Project #2: Dense/Sparse Matrix-Matrix Multiplication
Due date: Oct. 12
Introduction
The objective of this design Project is to implement a C/C++ module that carries out high-speed dense/sparse matrix-matrix multiplication by explicitly utilizing
- multiple threads,
- x86 SIMD instructions, and/or
- techniques to minimize cache miss rate via restructuring data access patterns or data compression (as discussed in class). Matrix-matrix multiplication is one fo the most important data processing kernels in numerous real-life applications, e.g., machine learning, computer vision, signal processing, and scientific computing. This project aims to help you gain hands-on experience of multi-thread programming, SIMD programming, and cache access optimization. It will help you develop a deeper understanding of the importance of exploiting task/data-level parallelism and minimizing cache miss rate.
Requirements
Your implementation should be able to support configurable matrix size that can be much larger than the on-chip cache capacity. Moreover, your implementation should allow users to individually turn on/off the three optimization techniques (i.e., multi-threading, SIMD, and cache miss minimization) and configure the thread number so that users could easily observe the effect of any combination of these three optimization techniques. Other than the source code, your Github site should contain
- README that clearly explains the structure/installation/usage of your code.

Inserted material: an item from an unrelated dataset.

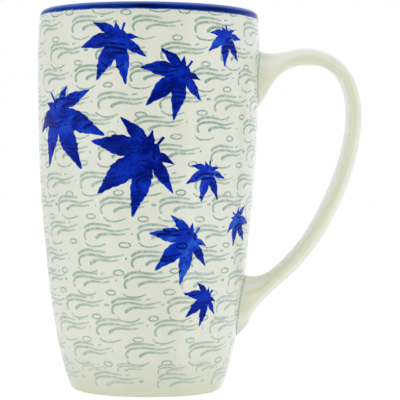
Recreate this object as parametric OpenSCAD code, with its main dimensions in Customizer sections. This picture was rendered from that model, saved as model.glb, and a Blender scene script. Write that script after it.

- Experimental results that show the performance of your code under different matrix size (at least including 1000x1000 and 10000x10000) and different matrix sparsity (at least including 1% and 0.1%).
- Present and compare the performance of (i) native implementation of matrix-matrix multiplications without any optimization, (ii) using multi-threading only, (iii) using SMID only, (iv) using cache miss optimization only, (v) using all the three techniques together.
- Present the performance of (1) dense-dense matrix multiplication, (2) dense-sparse matrix multiplication, and (3) sparse-sparse matrix multiplication.
- Thorough analysis and conclusion (include discussions under what matrix sparsity you would like to enable matrix compression).
Additional Information
C does not have built-in support for multithreaded application, hence must rely on underlying operating systems. Linux provides the pthread library to support multithreaded programming. You can refer to this very nice tutorial on pthread. Microsoft also provides support for multi-thread programming. Since C++11, C++ has built-in support of multithreading programming, feel free to utilize it. You are highly encouraged to program on Linux since Linux-based programming experience will help you most on the job market.
The easiest way to use SIMD instructions is to call the intrinsic functions in your C/C++ code. The complete reference of the intrinsic functions can be found here, and you can find many online materials about their usage.
Moreover matrix-matrix multiplication has been well-studied in the industry, and one well-known library is the Intel Math Kernel Library (MKL), which can be a good reference for you.